» **DO THIS**
Please quote exactly the lines below from the line containing "obj.matrix_world = world" to the line containing "before = set(bpy.data.objects)", both lines included, and nothing else.

» **RECORDS PROVIDED**
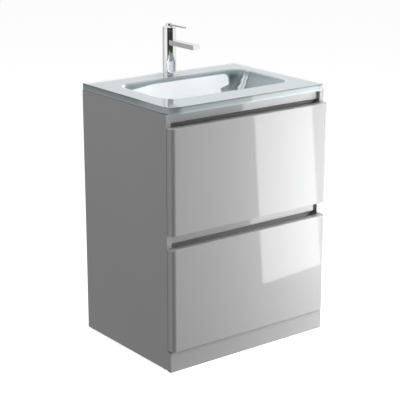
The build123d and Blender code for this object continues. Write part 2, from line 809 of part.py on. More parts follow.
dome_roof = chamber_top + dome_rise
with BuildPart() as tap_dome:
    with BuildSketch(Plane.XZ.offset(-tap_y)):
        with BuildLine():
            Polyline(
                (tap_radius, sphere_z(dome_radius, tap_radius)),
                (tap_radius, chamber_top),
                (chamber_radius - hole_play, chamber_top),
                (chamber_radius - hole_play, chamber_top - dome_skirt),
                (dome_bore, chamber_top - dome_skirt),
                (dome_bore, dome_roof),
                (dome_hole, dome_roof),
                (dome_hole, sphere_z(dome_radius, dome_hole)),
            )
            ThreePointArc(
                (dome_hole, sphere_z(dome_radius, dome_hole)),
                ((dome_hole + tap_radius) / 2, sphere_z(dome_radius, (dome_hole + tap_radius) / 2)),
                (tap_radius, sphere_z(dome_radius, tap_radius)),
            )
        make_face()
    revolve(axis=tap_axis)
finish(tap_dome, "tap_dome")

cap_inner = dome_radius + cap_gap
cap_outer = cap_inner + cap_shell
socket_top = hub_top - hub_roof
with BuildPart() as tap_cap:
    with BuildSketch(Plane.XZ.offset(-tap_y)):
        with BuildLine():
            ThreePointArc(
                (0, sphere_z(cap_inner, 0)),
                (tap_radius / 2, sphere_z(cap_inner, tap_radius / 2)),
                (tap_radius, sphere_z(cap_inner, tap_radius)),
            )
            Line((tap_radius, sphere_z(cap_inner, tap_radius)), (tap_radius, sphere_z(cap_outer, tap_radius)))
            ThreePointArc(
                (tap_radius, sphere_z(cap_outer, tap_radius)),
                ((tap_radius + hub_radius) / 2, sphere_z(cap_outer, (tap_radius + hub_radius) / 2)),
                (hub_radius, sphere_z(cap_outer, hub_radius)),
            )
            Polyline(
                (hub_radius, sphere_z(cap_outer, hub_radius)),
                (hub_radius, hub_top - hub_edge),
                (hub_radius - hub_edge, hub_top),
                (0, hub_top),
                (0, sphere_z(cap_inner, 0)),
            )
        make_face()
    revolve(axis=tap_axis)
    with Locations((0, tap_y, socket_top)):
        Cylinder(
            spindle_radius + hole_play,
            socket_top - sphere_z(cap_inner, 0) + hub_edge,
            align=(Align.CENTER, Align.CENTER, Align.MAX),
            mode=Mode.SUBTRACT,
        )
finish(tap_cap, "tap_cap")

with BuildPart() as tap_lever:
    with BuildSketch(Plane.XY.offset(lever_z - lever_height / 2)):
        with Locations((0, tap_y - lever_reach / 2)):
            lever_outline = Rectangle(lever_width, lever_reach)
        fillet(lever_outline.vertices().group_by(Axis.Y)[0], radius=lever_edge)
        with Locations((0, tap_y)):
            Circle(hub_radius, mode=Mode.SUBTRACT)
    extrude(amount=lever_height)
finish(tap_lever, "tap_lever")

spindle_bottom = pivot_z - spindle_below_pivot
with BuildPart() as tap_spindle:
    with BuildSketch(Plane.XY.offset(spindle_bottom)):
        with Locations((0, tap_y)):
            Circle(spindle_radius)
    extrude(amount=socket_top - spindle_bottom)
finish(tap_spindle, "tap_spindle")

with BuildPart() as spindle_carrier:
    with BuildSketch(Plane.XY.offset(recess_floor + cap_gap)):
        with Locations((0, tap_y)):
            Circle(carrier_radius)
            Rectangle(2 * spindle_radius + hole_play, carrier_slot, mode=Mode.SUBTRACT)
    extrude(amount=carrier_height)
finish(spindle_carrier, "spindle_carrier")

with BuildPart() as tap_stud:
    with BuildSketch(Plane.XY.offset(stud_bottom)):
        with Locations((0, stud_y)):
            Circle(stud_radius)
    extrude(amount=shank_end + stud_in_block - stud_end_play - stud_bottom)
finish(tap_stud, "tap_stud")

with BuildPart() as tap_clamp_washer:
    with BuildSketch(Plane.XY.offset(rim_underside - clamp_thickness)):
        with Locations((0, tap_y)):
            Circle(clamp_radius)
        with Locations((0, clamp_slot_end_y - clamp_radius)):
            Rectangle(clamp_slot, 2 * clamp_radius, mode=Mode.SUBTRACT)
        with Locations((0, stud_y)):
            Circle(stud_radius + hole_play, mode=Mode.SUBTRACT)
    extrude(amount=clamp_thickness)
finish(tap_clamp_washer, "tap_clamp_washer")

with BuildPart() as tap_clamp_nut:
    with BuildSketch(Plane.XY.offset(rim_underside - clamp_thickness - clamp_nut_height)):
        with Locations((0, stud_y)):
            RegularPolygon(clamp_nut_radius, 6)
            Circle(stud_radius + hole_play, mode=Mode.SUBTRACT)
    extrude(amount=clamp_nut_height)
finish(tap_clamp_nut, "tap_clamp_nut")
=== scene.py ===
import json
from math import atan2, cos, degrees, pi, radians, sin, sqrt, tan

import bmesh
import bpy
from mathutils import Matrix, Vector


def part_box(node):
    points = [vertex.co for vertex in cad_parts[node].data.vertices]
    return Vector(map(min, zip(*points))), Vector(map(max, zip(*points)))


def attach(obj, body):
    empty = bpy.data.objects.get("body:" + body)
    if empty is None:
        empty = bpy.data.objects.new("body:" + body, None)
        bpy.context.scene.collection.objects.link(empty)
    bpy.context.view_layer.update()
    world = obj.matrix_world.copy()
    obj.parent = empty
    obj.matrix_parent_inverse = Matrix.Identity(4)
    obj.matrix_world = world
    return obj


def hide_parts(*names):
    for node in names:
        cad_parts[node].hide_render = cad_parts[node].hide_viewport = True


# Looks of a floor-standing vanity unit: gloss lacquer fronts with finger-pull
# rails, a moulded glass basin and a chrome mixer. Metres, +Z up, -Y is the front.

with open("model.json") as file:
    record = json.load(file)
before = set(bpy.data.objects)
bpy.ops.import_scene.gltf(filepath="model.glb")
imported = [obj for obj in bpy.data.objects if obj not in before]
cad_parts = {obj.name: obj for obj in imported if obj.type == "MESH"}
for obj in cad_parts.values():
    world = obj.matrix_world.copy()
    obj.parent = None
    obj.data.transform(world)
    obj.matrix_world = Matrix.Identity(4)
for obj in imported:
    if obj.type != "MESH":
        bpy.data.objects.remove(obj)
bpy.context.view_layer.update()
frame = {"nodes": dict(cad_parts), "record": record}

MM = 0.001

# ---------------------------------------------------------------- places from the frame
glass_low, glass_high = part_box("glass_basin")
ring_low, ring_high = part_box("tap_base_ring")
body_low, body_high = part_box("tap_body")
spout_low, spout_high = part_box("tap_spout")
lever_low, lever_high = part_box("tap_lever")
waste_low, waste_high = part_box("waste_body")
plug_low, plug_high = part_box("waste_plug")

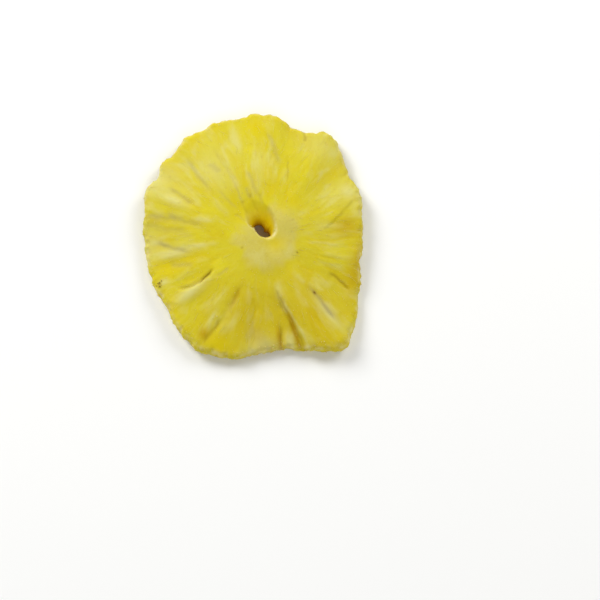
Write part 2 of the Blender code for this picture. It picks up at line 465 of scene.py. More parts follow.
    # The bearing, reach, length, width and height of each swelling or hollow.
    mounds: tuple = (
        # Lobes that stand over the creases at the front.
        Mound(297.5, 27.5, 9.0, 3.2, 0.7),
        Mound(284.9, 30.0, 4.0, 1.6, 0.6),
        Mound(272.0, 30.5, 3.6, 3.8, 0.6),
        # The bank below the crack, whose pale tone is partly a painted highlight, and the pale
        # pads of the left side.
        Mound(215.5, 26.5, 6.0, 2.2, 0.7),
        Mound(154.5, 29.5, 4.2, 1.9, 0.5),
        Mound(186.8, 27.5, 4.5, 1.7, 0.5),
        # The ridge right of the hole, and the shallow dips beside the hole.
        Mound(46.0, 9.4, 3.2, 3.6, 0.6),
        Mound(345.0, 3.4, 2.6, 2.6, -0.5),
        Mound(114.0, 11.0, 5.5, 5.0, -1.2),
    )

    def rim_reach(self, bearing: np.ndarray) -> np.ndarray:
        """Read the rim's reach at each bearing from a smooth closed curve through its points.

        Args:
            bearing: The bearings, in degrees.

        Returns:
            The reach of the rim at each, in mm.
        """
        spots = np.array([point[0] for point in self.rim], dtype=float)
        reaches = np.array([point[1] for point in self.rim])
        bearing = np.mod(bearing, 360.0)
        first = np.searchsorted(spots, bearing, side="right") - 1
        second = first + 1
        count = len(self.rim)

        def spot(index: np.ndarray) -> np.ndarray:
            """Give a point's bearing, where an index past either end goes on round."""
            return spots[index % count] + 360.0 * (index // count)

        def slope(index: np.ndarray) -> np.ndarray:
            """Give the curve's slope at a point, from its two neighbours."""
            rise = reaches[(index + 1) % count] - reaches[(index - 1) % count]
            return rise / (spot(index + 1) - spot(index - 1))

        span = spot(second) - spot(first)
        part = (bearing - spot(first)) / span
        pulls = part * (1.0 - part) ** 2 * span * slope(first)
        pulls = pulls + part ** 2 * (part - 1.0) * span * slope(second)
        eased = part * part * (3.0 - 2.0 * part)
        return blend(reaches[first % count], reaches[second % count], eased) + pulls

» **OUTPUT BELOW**
    obj.matrix_world = world
    return obj


def hide_parts(*names):
    for node in names:
        cad_parts[node].hide_render = cad_parts[node].hide_viewport = True


# Looks of a floor-standing vanity unit: gloss lacquer fronts with finger-pull
# rails, a moulded glass basin and a chrome mixer. Metres, +Z up, -Y is the front.

with open("model.json") as file:
    record = json.load(file)
before = set(bpy.data.objects)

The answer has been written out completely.